16.5.1.1. Risk of changes in the prices of refinery and petrochemical products and raw materials
16.5.1.2. Risk of changes in CO2 emission allowances prices
16.5.2. The risk of exchange rates changes
The ORLEN Group applies a consistent financial risk hedging policy based on market risk management policies and strategies supported and supervised by the Financial Risk Committees, the Management Board and the Supervisory Board of ORLEN.
Standard hedge against currency economic exposure is done in a rolling and recurring basis, covering a period of the next 24 months.
Hedge against currency economic exposure in EUR (due to its stability and predictability) for periods of over 60 months is allowed.
A dedicated hedging strategy determines the optimal heeding levels for the standard period and acceptable deviations.
Exposure to balance sheet currency risk is hedged up to 100% of the amount exposed to this currency risk.
In case of commodity risk, the hedged level for particular exposures is in line with the recommendations for individual companies approved by the Financial Risk Committee.

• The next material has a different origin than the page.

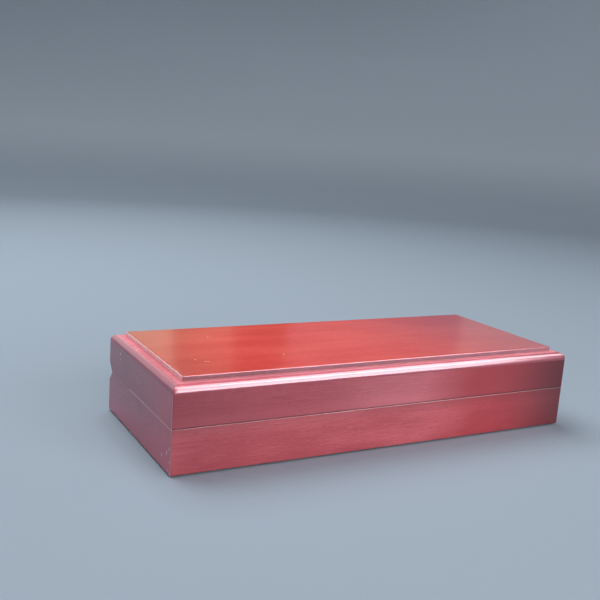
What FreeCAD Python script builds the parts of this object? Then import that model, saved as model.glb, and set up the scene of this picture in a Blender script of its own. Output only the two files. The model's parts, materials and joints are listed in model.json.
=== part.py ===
import FreeCAD, Part
import math
import os

from FreeCAD import Vector

# A hinged wooden case for shogi pieces: a mitred base tray and a mitred lid under
# one moulded board, joined at the back by two brass butt hinges.
# Millimetres. X runs along the case, the front is towards -Y, Z is up, and the
# origin is the middle of the footprint on the table.

# Overall sizes
case_length = 240.0
case_depth = 100.0
seam_height = 23.0          # table to the line where lid and base part
lid_height = 23.0           # seam to the top of the raised field
wall = 12.0                 # thickness of every wall
arris = 0.5                 # easing of the outer edges
seam_arris = 0.12           # easing of the edges along the seam

# Lid board and its moulding, from the outside in
board_edge_flat = 0.5       # upright edge below the quarter round
moulding_radius = 3.5
ledge_width = 3.1
field_step = 2.5            # how far the raised field stands above the ledge
field_arris = 0.3
ledge_cove = 0.2            # small inner radius where the field meets the ledge

# Relief along the back, a groove that lets the lid swing past upright
relief_depth = 5.2
relief_rise = 5.5           # up the lid and down the base
relief_arris = 1.5

# Floor, underlay and corner joints
floor_thickness = 4.0
floor_rebate = 6.0          # how far the floor reaches under each wall
panel_play = 0.1            # gap round a panel let into the wood
underlay_thickness = 0.8
underlay_inset = 2.0
underlay_corner = 3.0
spline_thickness = 2.5
spline_width = 8.0          # across the mitre
spline_margin = 1.0         # wood left above and below each spline
spline_play = 0.05

# Lining
lining_thickness = 1.6
pad_thickness = 2.0
lining_setback = 1.2        # the lining stops this far from the seam
glue_line = 0.1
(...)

Exposure to commodity price risk related to time mismatches on non-normative operating inventories is hedged for 100% of the volume of inventories exposed to the risk concerned.
Exposure to commodity price risk related to probable liabilities or receivables in ORLEN is 100% hedged on the volume exposed to this risk (offering customers the price formulas based on a fixed price over time).
Exposure to commodity price risk related to time mismatch on crude oil purchases is hedged on the volume corresponding to 90% of sold products made from the purchased crude oil, exposed to this risk.
The realisation of the commodity and currency risk management strategy for gas purchase and sale contracts consists of managing the risk of the total open position arising from these contracts on a net basis covering a time horizon of up to 36 months.
Exposure due to the refining margin is hedged opportunistically. In line with the strategies adopted in this respect, the refining margin is hedged in the horizon of up to 36 months in advance on the volume of planned production.
All transactions hedging the commodity and currency exposure carried out with Group subsidiaries included in the centralisation process performed on the PKN ORLEN balance sheet and then transferred to the companies on the basis of intercompany transactions.